Return a copy of each line that holds the string "from".

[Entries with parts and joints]
═══
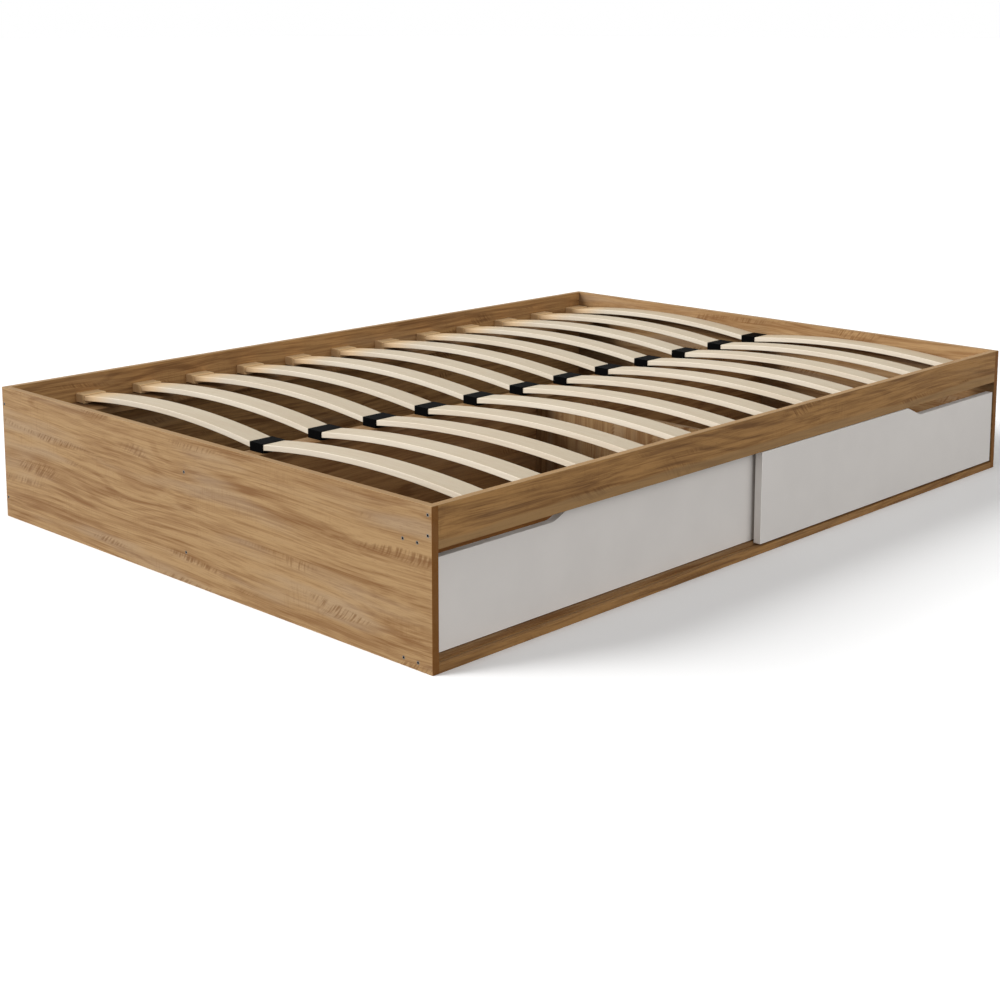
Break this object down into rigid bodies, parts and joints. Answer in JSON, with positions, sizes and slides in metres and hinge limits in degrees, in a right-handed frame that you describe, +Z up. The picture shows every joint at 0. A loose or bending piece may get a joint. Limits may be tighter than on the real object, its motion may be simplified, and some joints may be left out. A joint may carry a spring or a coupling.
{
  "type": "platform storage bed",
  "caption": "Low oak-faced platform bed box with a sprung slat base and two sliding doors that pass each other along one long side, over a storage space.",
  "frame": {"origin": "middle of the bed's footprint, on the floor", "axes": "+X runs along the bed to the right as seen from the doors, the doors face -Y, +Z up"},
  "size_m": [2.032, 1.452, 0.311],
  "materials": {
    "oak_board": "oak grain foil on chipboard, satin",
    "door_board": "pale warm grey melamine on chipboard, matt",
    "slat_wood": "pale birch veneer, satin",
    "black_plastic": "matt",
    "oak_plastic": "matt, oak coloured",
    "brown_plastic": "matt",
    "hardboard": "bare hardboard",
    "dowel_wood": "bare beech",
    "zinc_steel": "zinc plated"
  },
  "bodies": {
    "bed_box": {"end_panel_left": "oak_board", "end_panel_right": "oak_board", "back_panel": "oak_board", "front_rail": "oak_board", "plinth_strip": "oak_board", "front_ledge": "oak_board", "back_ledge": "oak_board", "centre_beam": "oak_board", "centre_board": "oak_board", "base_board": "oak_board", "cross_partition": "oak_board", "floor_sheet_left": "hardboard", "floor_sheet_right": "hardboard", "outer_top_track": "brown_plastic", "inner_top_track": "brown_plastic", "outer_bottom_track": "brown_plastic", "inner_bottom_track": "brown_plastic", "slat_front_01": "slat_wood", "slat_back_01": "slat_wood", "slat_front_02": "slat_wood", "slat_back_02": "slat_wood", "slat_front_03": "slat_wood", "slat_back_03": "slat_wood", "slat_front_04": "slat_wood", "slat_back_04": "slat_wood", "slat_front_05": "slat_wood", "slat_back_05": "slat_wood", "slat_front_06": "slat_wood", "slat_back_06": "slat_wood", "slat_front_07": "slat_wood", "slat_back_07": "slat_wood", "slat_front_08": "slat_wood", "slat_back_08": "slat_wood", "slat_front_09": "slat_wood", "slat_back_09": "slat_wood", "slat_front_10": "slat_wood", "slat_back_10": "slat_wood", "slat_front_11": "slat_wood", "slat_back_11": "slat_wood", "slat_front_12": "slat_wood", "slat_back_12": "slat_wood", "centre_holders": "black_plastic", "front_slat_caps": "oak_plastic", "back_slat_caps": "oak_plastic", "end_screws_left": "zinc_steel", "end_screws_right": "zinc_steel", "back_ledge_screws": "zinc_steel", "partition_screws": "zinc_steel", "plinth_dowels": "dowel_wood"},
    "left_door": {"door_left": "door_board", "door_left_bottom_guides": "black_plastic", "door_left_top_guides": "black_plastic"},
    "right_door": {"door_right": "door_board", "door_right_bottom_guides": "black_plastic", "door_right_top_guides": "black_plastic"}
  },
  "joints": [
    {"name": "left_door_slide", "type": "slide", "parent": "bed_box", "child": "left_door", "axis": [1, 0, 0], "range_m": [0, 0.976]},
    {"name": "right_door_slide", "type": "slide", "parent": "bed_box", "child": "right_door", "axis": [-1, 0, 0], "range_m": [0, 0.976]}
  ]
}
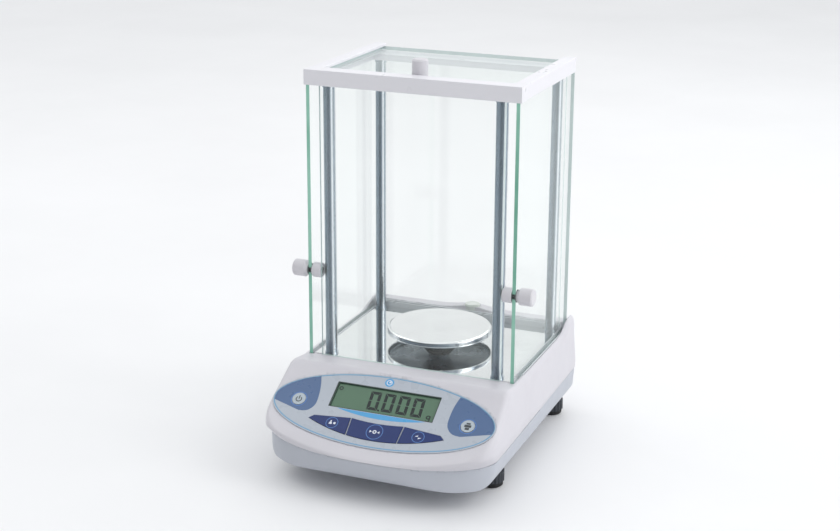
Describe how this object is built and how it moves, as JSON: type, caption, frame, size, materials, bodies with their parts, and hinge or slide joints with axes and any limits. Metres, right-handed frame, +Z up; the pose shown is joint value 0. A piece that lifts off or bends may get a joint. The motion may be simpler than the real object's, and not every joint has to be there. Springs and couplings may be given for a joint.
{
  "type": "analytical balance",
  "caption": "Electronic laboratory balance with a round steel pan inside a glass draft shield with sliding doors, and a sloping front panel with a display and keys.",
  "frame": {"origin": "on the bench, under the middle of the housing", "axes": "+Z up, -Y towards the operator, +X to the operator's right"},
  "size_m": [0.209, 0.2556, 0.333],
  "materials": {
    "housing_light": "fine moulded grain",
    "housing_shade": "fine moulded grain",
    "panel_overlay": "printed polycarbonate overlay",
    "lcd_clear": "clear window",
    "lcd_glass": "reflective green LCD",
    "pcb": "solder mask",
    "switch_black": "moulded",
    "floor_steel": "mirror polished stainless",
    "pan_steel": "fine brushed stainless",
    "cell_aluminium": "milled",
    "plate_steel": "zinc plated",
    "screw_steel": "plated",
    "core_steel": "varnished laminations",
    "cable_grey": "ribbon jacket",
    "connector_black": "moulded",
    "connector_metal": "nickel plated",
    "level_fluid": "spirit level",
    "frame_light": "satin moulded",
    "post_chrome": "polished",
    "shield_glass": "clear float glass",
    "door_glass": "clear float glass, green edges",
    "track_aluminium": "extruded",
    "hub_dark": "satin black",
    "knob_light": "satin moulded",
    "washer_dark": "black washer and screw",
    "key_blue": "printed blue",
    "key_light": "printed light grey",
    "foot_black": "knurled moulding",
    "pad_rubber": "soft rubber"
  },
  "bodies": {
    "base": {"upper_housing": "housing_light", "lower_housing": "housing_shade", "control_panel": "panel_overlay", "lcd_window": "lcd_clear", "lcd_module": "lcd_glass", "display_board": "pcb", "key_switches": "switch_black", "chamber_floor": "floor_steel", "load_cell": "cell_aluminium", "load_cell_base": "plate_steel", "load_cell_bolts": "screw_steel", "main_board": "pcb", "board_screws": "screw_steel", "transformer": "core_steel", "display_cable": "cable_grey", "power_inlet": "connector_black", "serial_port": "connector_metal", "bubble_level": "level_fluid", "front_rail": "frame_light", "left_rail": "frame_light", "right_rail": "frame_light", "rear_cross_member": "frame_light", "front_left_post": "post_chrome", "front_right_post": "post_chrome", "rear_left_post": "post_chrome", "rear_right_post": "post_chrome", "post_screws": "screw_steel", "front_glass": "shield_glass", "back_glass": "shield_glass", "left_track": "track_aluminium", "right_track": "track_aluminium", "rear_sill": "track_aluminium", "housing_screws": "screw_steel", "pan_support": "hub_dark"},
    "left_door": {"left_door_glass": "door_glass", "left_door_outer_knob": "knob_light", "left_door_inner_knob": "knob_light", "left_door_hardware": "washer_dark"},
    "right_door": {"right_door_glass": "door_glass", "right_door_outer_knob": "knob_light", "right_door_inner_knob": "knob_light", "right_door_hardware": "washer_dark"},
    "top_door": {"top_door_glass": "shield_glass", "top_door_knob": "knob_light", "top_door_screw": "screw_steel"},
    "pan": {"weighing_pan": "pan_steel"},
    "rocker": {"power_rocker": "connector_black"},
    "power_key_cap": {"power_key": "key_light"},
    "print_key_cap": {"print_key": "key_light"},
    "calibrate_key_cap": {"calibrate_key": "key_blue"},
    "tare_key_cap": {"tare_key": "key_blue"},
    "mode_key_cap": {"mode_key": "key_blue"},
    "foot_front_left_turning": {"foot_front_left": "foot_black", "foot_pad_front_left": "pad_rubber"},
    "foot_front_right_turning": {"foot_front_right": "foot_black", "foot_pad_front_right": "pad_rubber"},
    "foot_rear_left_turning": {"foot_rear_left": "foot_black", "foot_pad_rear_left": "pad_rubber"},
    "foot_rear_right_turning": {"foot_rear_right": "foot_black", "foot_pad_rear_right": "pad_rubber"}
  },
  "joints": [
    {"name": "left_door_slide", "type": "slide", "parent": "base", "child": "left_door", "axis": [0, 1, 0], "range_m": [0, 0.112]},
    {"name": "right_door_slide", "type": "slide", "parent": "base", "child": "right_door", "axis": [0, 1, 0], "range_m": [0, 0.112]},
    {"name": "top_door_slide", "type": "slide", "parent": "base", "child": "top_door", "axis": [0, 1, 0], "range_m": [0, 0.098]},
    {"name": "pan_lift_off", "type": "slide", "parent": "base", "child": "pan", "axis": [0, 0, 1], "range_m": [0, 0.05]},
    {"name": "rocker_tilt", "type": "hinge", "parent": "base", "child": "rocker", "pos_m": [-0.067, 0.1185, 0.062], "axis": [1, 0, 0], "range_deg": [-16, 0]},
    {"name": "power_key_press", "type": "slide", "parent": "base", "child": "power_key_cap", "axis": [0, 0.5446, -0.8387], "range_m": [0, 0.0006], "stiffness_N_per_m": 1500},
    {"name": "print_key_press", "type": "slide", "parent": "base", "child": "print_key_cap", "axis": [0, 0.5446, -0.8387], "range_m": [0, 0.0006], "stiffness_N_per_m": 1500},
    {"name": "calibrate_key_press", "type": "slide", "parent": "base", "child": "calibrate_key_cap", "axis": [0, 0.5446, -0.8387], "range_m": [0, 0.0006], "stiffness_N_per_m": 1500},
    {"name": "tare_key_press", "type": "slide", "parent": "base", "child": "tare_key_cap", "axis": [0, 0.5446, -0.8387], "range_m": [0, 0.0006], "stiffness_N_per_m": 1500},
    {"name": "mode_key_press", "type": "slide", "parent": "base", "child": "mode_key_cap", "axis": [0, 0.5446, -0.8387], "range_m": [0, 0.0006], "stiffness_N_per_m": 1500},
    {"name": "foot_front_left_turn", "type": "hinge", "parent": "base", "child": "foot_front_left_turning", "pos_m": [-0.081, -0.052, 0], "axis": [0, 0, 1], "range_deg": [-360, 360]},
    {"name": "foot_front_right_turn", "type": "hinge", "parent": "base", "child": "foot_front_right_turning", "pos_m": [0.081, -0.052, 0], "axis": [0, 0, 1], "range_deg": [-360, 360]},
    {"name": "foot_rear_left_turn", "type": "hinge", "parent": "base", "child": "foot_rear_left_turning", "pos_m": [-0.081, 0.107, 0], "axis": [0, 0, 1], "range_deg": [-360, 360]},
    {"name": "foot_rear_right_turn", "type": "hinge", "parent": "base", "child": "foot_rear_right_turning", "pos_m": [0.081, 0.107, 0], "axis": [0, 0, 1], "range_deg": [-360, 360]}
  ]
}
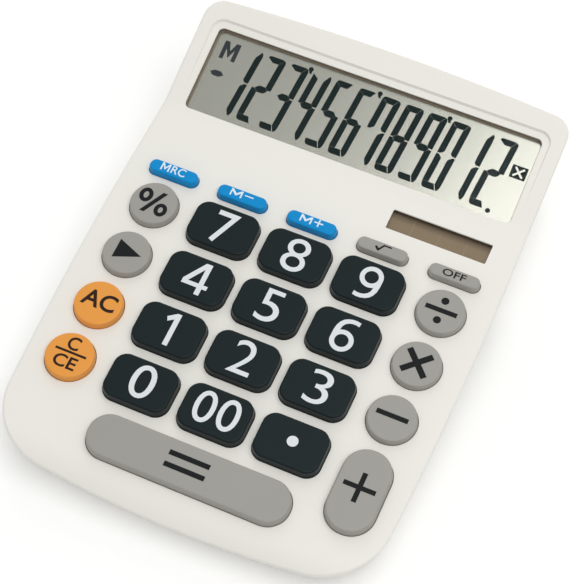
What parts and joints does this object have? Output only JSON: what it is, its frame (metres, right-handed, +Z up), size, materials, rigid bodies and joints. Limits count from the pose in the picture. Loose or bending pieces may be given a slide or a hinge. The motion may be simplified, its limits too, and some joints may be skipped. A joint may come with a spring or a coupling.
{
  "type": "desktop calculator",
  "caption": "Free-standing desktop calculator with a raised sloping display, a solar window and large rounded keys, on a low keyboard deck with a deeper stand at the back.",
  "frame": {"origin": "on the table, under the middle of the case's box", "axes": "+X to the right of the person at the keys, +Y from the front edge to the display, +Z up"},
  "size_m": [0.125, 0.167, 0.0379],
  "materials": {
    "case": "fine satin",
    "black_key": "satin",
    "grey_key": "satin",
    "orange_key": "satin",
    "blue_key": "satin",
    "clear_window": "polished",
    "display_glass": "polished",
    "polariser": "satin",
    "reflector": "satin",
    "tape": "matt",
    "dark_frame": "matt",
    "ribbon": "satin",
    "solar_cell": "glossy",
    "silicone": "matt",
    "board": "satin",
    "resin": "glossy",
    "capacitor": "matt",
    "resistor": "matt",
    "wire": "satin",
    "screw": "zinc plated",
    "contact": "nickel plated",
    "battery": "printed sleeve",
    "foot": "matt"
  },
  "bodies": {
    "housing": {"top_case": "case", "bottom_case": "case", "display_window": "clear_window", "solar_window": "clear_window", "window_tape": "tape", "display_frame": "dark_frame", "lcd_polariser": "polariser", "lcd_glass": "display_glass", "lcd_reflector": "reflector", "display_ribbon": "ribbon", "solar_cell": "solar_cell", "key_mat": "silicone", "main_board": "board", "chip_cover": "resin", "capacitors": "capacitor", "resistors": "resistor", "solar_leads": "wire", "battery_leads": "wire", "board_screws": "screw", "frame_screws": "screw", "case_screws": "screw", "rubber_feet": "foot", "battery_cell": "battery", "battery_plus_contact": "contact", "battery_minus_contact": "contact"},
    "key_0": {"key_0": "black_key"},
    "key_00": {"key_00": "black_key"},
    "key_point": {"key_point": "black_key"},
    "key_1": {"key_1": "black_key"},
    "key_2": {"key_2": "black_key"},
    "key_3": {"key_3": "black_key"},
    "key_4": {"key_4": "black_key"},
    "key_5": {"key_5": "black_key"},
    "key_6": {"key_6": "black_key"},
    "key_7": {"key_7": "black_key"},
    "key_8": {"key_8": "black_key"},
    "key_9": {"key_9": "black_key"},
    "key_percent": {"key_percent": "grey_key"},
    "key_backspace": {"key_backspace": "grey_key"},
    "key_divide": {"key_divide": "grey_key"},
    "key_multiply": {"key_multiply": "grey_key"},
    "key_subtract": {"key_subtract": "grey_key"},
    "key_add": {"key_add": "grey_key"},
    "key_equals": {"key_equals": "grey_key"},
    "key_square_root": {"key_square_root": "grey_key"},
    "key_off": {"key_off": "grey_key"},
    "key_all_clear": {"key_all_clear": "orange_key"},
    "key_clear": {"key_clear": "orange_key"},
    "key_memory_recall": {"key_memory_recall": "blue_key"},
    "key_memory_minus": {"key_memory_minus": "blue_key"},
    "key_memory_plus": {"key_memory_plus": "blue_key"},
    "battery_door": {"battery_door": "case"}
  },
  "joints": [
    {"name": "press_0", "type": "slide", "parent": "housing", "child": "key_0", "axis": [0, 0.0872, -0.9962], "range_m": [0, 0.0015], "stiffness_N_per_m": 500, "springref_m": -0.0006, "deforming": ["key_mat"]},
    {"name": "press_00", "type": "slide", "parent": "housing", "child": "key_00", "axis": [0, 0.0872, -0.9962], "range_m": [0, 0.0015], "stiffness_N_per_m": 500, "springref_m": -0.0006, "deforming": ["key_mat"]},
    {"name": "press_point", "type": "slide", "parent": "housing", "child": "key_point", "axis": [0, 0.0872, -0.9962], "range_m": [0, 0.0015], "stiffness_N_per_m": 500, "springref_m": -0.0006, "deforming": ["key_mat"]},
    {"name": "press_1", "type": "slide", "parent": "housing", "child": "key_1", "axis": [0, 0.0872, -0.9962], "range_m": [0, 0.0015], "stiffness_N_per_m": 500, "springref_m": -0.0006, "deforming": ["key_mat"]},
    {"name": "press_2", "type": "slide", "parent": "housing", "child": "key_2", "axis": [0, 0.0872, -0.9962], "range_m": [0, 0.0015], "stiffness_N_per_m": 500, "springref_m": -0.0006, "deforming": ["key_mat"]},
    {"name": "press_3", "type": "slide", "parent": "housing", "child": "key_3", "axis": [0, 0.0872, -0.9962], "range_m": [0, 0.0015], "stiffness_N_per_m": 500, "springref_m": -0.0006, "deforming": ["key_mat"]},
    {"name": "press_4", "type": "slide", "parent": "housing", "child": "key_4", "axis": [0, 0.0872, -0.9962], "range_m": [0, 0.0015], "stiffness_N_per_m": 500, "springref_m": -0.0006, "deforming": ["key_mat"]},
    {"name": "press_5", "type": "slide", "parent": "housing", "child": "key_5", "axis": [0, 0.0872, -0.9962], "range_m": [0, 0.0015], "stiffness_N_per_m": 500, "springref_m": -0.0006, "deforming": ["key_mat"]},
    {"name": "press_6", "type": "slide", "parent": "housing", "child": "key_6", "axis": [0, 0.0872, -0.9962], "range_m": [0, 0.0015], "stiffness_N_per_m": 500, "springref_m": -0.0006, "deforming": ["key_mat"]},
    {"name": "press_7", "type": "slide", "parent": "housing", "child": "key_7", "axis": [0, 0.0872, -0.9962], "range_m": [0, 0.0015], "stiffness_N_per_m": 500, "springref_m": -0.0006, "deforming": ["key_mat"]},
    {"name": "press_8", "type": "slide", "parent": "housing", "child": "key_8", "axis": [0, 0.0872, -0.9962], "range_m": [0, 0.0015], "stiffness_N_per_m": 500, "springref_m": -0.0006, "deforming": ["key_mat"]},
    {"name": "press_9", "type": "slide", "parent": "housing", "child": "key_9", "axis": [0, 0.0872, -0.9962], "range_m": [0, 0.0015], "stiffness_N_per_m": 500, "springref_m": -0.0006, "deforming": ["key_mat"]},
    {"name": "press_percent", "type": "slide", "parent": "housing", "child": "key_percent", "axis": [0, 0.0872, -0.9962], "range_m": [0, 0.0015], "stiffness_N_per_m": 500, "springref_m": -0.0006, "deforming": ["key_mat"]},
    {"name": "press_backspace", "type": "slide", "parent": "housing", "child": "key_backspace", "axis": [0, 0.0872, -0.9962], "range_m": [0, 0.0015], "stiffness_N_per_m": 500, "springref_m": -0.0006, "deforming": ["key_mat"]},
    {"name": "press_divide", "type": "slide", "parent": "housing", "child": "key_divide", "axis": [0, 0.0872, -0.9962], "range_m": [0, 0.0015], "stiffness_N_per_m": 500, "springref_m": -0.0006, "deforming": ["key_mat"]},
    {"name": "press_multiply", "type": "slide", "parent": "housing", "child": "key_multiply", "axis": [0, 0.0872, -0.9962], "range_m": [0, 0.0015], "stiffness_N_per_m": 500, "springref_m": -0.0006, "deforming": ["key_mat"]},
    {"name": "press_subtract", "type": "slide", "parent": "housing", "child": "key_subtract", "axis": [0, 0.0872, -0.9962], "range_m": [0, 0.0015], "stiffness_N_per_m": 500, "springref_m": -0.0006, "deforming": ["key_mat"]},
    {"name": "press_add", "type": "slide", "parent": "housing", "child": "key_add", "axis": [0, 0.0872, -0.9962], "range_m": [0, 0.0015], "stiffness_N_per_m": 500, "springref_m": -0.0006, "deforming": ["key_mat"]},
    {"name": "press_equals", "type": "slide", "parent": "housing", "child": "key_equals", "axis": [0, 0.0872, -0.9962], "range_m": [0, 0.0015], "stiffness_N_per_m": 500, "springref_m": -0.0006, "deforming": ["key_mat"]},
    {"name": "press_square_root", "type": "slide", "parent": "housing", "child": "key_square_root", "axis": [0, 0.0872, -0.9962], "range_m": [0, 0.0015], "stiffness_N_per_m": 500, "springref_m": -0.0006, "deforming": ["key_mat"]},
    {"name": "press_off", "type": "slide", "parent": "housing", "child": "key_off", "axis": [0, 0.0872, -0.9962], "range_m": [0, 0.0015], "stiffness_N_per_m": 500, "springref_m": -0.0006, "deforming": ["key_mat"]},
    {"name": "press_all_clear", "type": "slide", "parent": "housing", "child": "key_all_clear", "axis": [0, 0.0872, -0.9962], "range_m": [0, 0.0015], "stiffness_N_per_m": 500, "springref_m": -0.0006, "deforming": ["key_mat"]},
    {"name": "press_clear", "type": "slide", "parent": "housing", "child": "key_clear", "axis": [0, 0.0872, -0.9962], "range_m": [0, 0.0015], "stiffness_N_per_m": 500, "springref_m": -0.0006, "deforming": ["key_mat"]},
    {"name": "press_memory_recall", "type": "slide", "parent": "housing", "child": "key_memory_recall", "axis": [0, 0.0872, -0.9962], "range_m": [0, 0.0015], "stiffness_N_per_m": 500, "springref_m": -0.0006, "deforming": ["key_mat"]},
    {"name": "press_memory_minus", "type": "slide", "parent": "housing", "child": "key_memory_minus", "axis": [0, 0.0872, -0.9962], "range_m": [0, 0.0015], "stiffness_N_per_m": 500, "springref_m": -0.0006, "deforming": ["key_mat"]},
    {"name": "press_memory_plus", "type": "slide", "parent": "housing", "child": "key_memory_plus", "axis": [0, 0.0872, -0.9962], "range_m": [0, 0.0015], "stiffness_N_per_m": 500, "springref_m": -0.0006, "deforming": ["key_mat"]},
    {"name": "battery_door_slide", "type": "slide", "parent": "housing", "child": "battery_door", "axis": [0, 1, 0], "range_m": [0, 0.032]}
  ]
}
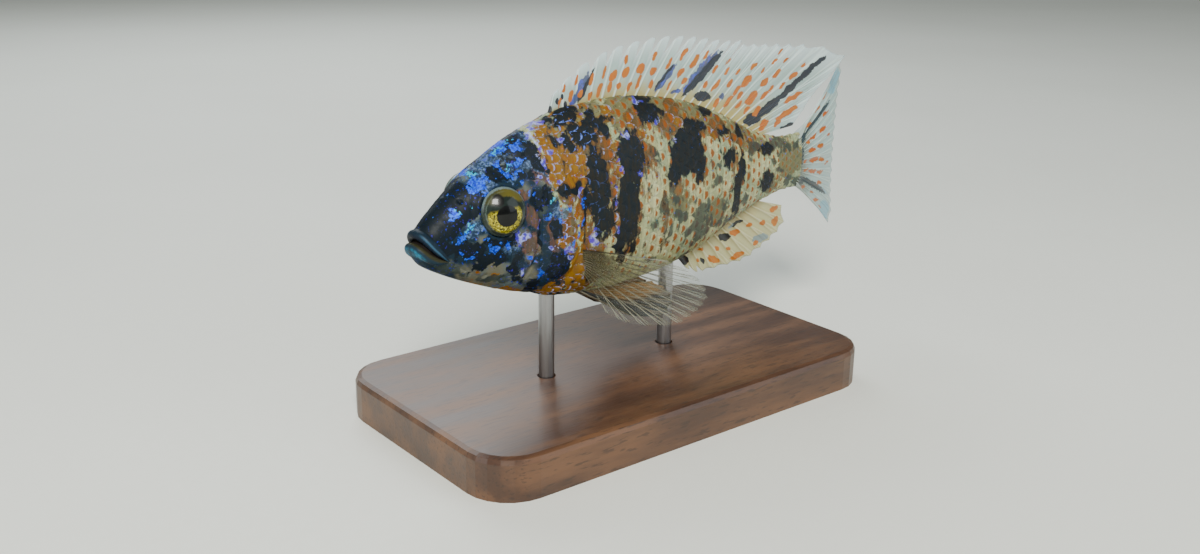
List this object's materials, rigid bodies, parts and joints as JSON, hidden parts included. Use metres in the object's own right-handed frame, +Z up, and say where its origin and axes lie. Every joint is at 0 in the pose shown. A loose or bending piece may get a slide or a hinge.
═══
- **TASK RESPONSE**
  "frame": {"origin": "middle of the bed's footprint, on the floor", "axes": "+X runs along the bed to the right as seen from the doors, the doors face -Y, +Z up"},
What parts and joints does this object have? Output only JSON: what it is, its frame (metres, right-handed, +Z up), size, materials, rigid bodies and joints. Limits count from the pose in the picture. Loose or bending pieces may be given a slide or a hinge. The motion may be simplified, its limits too, and some joints may be skipped. A joint may come with a spring or a coupling.
  "frame": {"origin": "on the table, under the middle of the case's box", "axes": "+X to the right of the person at the keys, +Y from the front edge to the display, +Z up"},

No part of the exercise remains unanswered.